◆ Problem statement
Render every entry verbatim.

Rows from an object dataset
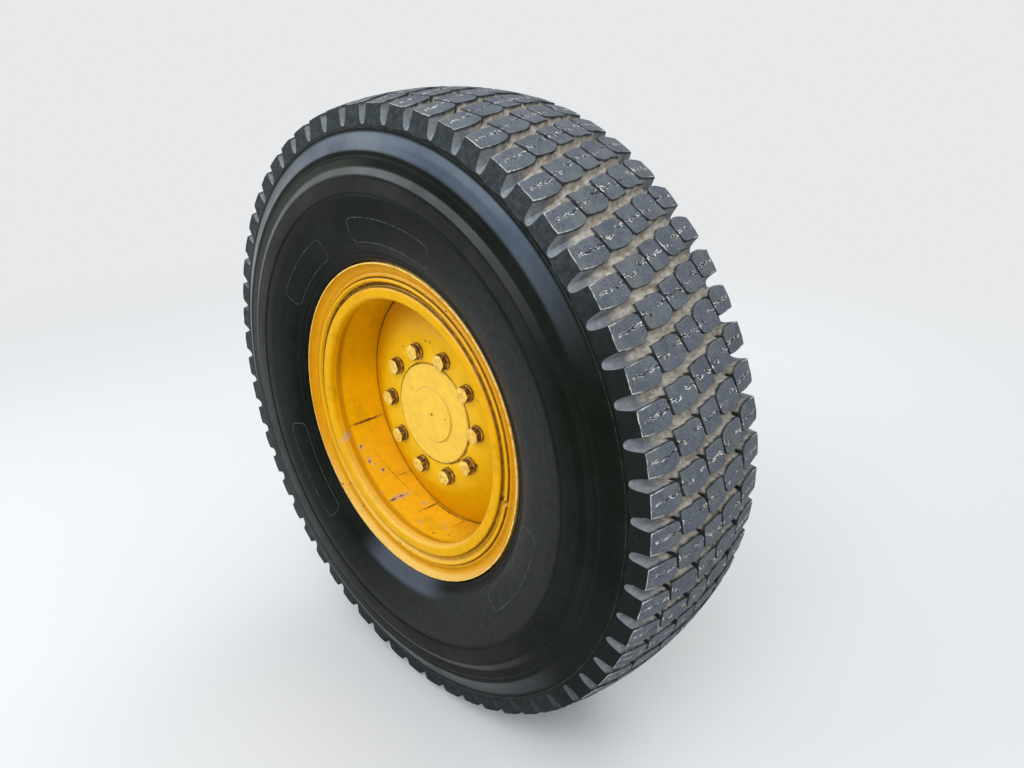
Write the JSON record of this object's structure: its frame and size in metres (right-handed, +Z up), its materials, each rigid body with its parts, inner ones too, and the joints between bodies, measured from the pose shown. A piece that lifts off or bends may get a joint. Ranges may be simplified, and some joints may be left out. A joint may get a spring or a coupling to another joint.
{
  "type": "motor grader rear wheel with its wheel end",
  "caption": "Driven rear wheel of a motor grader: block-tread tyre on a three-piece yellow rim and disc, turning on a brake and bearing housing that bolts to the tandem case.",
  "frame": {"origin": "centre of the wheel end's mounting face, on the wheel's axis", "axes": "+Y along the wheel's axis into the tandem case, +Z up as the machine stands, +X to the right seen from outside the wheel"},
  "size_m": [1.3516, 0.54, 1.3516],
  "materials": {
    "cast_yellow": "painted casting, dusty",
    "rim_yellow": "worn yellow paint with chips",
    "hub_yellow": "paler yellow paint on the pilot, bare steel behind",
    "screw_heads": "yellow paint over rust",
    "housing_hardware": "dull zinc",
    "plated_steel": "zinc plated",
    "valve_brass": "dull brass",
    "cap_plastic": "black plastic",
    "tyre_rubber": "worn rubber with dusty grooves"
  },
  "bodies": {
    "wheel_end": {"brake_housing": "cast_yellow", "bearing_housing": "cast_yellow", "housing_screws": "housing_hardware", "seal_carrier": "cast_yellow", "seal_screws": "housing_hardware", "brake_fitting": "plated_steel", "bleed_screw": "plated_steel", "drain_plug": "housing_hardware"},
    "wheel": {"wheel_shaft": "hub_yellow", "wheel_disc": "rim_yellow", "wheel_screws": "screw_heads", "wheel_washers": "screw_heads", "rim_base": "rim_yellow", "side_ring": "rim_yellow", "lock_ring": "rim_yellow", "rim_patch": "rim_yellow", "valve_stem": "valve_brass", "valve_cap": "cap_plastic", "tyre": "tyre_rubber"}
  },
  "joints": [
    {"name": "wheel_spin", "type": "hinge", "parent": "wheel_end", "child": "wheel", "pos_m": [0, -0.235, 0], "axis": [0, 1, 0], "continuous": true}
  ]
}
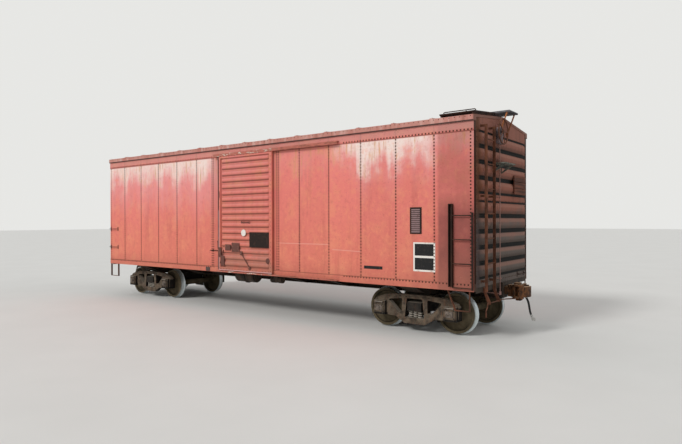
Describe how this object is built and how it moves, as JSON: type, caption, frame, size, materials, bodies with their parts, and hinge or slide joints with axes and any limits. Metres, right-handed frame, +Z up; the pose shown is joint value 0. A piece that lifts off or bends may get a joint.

◆ Solved problem
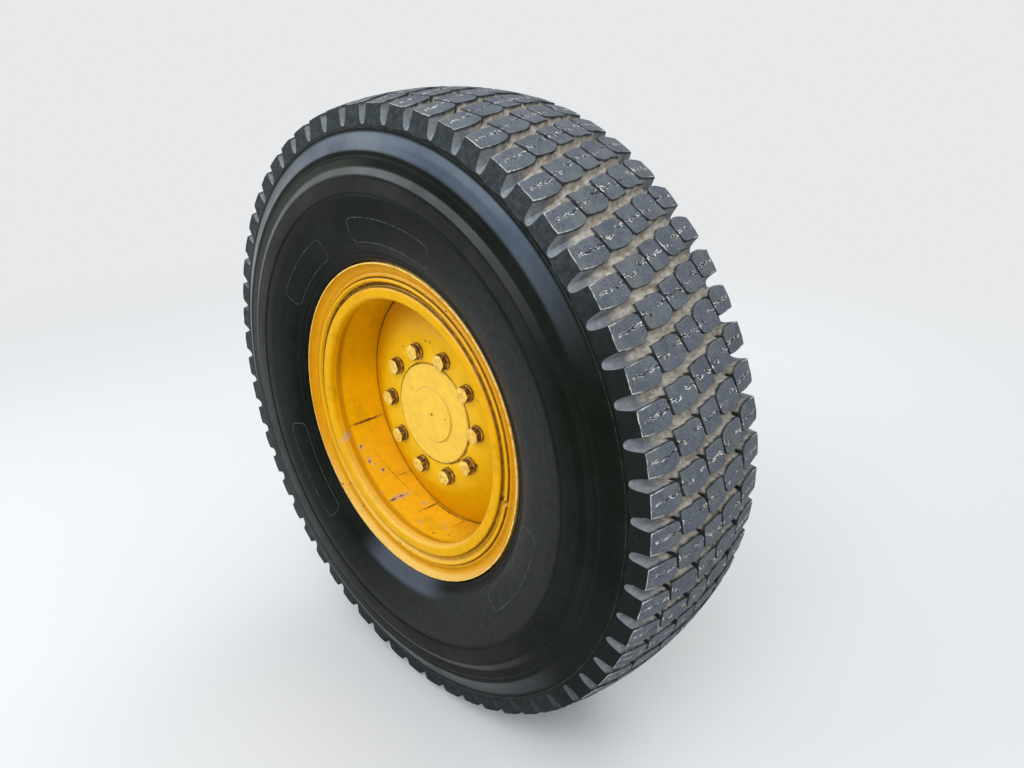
Write the JSON record of this object's structure: its frame and size in metres (right-handed, +Z up), its materials, each rigid body with its parts, inner ones too, and the joints between bodies, measured from the pose shown. A piece that lifts off or bends may get a joint. Ranges may be simplified, and some joints may be left out. A joint may get a spring or a coupling to another joint.
{
  "type": "motor grader rear wheel with its wheel end",
  "caption": "Driven rear wheel of a motor grader: block-tread tyre on a three-piece yellow rim and disc, turning on a brake and bearing housing that bolts to the tandem case.",
  "frame": {"origin": "centre of the wheel end's mounting face, on the wheel's axis", "axes": "+Y along the wheel's axis into the tandem case, +Z up as the machine stands, +X to the right seen from outside the wheel"},
  "size_m": [1.3516, 0.54, 1.3516],
  "materials": {
    "cast_yellow": "painted casting, dusty",
    "rim_yellow": "worn yellow paint with chips",
    "hub_yellow": "paler yellow paint on the pilot, bare steel behind",
    "screw_heads": "yellow paint over rust",
    "housing_hardware": "dull zinc",
    "plated_steel": "zinc plated",
    "valve_brass": "dull brass",
    "cap_plastic": "black plastic",
    "tyre_rubber": "worn rubber with dusty grooves"
  },
  "bodies": {
    "wheel_end": {"brake_housing": "cast_yellow", "bearing_housing": "cast_yellow", "housing_screws": "housing_hardware", "seal_carrier": "cast_yellow", "seal_screws": "housing_hardware", "brake_fitting": "plated_steel", "bleed_screw": "plated_steel", "drain_plug": "housing_hardware"},
    "wheel": {"wheel_shaft": "hub_yellow", "wheel_disc": "rim_yellow", "wheel_screws": "screw_heads", "wheel_washers": "screw_heads", "rim_base": "rim_yellow", "side_ring": "rim_yellow", "lock_ring": "rim_yellow", "rim_patch": "rim_yellow", "valve_stem": "valve_brass", "valve_cap": "cap_plastic", "tyre": "tyre_rubber"}
  },
  "joints": [
    {"name": "wheel_spin", "type": "hinge", "parent": "wheel_end", "child": "wheel", "pos_m": [0, -0.235, 0], "axis": [0, 1, 0], "continuous": true}
  ]
}
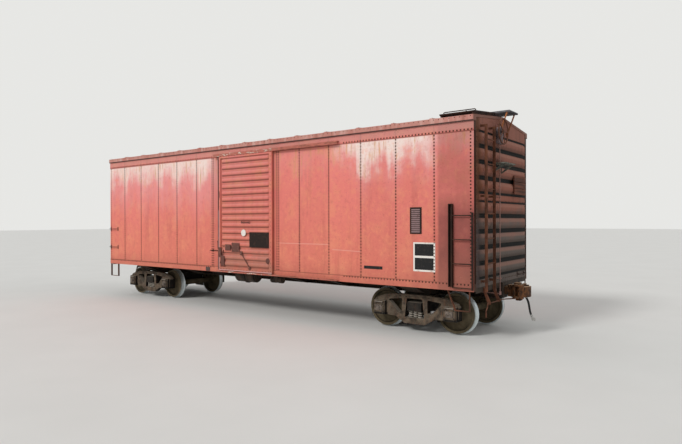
Describe how this object is built and how it moves, as JSON: type, caption, frame, size, materials, bodies with their parts, and hinge or slide joints with axes and any limits. Metres, right-handed frame, +Z up; the pose shown is joint value 0. A piece that lifts off or bends may get a joint.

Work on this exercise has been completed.